Five Health-Care Myths Debunked by Hard Facts

Skim through the rhetoric on Canadian health care and you'll quickly encounter a multitude of myths. To detail even a few necessitates some Canada-U.S. comparisons, though there are superior alternatives around the world on insurance, funding and delivery.
Published on February 4, 2008

Skim through the rhetoric on Canadian health care and you’ll quickly encounter a multitude of myths. To detail even a few necessitates some Canada-U.S. comparisons, though as I noted last week, there are superior alternatives around the world on insurance, funding and delivery. But diverse models are rarely considered because our medical myths prevent due consideration.

Here’s a shortlist of a few of our national favourites.

Myth No. 1, “Canada’s system is public and the U.S. system is private.”

Wrong. According to the Organization for Economic Co-operation and Development (OECD), just over 70 per cent of our Canadian health-care spending is routed through government; that leaves 30 per cent spent privately. The U.S. breakdown is 45 per cent government and 55 per cent private. The effect of such a myth means private alternatives are verboten here even if, on occasion, sensible.

Myth No. 2: “Our system is more efficient than the American one; after all, 15.3 per cent of the American economy is spent on health care; Canada spends just 9.8 per cent.”

This is a significant myth so I’ll bust it in detail. Our system might produce less paperwork produced relative to the American one, where health maintenance organizations and insurance companies track every pill, but that’s about it. Beyond that, our system doesn’t track much of anything.

Dr. Brian Day, now head of the Canadian Medical Association and owner of the private Cambie clinic in Vancouver, once told me he helped public hospitals in Vancouver calculate their costs for knee surgery. They’d never figured out what staffing, equipment, overhead and other costs were for such an operation. A health system can’t be efficient where even the system’s administrators don’t know their input costs in detail, and thus whether the money available is properly prioritized.

In general, the idea that the U.S. is less efficient because it spends more on health care is akin to an argument that South Korea would be less efficient if it spent more of its economy on food relative to North Korea.

Maybe this country should spend more on health care. But even if so, we should be skeptical about funnelling more cash through a system where monopoly delivery of health care is the method of choice for most provincially covered services.

Which leads to Myth No. 3: “Public health care is more efficient because there is no profit margin.”

Wrong again. There’s a profit margin for everyone in the health-care sector. Doctors, accountants, nurses, and janitors earn a “profit.” It shows up as billings or a salary.

The useful question is whether the money spent on profit-seeking providers of health services is allocated in the most effective manner. The likely answer insofar as the government-run system is concerned is “no.”

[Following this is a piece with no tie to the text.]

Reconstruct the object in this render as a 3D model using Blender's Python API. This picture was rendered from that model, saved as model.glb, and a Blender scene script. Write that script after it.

In Canada, governments often underpay highly skilled people such as physicians and overpay others. That’s due to politics. In the late 1990s in B.C., janitors made almost as much per hour as did nurses: the then NDP government favoured the union with the most clout. Public health-care spending was awarded according to political influence and sympathy, not with regard to needed skills or patient care.

Myth No. 4: “Universal Canadian health care means every Canadian gets treatment.”

False. If everyone had access of the kind that matters — timely — there wouldn’t be between two million and five million Canadians without doctors (estimates vary). Nor would wait lists extend beyond times considered medically safe.

Myth No. 5: “We’ve got the best health care in the world.”

Really? With a 24th place finish out of 28 countries for doctors per 1,000 people, 13th of out of 24 in access to CT scanners, seventh out of 17 in access to mammograms, to name but a few statistics courtesy of the Fraser Institute annual health care report? (Deal with the hard data if you don’t care for the institute.)

The desirable aspect of the Canadian system is universality. But our governments ration health care to control costs. It’s where we fall short. But that “efficiency” means people stay ill longer. Some die as a result of such waits.

The desirable aspect of the American system is that insured patients receive speedier treatment and with better results. But the negative aspect is how care can be costly for the uninsured and underinsured.

Both countries have critical improvements to make and all of us should open our respective minds to worldwide examples and to bright ideas for reform.

There are no perfect health-care systems on the planet, but our collective medical myths prevent us from considering the superior ones.